→ **Aim**: A line counts if it contains the string "this"; say how many such lines there are, giving only the number.

→ **Given material**:

☆ ☆ ☆

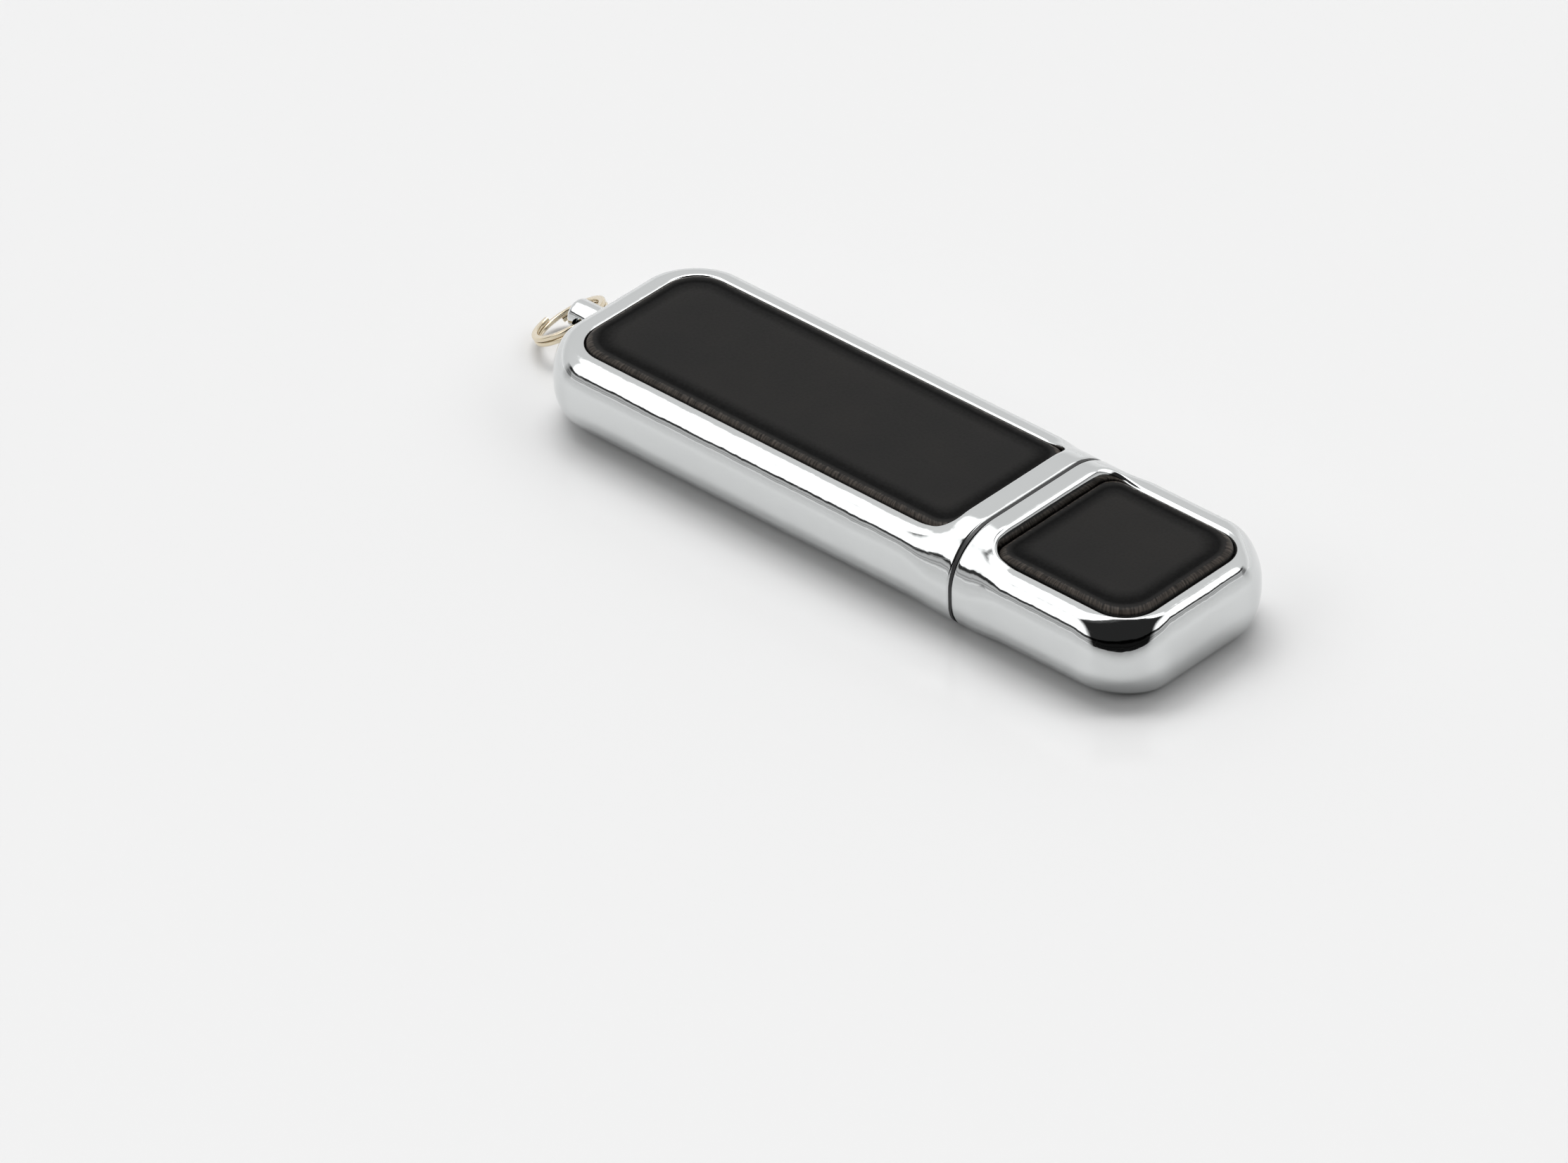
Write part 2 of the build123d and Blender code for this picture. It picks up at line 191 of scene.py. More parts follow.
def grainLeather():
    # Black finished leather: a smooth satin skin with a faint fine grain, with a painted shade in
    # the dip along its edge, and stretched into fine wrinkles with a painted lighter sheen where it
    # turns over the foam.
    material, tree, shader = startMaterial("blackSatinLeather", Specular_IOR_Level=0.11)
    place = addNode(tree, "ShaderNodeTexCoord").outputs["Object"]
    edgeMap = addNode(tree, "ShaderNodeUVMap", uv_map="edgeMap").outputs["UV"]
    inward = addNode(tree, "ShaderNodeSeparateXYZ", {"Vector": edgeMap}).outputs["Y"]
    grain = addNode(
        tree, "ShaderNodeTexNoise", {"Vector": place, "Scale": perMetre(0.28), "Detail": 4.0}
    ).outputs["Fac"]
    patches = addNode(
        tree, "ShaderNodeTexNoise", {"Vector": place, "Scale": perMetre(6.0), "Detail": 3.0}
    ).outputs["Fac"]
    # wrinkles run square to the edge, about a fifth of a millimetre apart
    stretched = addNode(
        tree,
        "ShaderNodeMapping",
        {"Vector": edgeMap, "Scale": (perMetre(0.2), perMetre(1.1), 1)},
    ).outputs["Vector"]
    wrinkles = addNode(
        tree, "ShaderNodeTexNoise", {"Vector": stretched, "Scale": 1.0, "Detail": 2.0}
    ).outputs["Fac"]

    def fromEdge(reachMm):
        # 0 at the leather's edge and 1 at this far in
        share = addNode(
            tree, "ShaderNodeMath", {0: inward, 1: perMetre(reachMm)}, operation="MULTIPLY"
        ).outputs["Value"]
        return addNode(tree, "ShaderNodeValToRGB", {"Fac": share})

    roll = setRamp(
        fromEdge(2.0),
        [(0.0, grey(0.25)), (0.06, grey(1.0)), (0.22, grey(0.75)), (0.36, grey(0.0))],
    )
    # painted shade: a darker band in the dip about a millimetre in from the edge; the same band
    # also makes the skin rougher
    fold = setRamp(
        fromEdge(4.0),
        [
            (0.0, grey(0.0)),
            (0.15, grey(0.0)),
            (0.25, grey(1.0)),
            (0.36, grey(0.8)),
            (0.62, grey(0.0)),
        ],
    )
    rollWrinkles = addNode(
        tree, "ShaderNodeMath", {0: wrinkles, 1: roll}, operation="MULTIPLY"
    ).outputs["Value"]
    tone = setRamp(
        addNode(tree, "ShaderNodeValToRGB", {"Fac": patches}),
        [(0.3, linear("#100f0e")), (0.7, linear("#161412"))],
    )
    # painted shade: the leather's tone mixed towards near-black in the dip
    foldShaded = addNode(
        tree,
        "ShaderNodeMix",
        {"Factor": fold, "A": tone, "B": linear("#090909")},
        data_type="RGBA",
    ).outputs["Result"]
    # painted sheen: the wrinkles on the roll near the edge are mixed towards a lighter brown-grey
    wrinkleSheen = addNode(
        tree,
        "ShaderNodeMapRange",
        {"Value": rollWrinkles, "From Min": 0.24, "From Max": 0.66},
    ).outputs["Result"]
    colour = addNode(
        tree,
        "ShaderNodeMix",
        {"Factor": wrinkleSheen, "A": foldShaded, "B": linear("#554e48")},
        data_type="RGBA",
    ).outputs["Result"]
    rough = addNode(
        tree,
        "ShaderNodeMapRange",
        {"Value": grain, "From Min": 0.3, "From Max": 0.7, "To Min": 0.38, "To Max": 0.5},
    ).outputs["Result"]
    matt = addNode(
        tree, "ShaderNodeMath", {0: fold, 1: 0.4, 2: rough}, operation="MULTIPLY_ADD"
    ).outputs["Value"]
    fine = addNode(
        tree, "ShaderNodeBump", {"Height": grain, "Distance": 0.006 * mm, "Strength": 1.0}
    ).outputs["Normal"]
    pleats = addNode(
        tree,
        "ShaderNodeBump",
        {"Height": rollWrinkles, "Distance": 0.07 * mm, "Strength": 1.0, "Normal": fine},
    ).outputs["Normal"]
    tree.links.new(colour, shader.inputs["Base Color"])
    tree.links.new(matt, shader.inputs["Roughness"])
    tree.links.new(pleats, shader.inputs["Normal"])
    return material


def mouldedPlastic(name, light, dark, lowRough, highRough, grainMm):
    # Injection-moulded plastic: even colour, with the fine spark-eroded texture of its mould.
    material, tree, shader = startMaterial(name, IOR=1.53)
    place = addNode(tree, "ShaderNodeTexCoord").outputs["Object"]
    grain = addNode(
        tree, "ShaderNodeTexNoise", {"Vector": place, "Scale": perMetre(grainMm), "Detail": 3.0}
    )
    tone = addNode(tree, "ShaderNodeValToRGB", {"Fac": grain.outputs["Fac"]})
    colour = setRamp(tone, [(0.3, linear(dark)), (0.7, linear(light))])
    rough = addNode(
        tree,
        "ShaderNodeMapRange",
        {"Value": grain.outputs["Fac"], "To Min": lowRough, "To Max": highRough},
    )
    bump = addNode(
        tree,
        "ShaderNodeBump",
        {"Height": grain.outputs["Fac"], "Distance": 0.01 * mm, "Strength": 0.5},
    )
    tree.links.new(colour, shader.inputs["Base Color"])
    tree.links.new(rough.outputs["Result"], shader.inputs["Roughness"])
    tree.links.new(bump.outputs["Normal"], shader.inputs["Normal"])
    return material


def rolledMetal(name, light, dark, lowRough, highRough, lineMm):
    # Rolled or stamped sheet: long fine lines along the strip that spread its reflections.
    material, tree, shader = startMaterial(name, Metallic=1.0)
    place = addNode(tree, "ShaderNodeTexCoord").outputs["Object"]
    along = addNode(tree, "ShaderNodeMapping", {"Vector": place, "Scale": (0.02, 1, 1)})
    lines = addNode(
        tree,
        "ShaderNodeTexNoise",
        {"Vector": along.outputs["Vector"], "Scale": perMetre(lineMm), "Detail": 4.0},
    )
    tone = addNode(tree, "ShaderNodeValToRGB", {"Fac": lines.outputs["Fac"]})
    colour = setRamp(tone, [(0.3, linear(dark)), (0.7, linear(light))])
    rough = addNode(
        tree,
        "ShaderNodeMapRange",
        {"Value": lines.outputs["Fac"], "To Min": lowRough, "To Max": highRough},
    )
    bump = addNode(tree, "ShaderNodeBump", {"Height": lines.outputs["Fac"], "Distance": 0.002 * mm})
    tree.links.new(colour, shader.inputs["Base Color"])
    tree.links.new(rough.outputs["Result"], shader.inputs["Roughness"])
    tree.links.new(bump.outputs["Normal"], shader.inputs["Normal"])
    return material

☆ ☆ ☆

→ **The result**: 2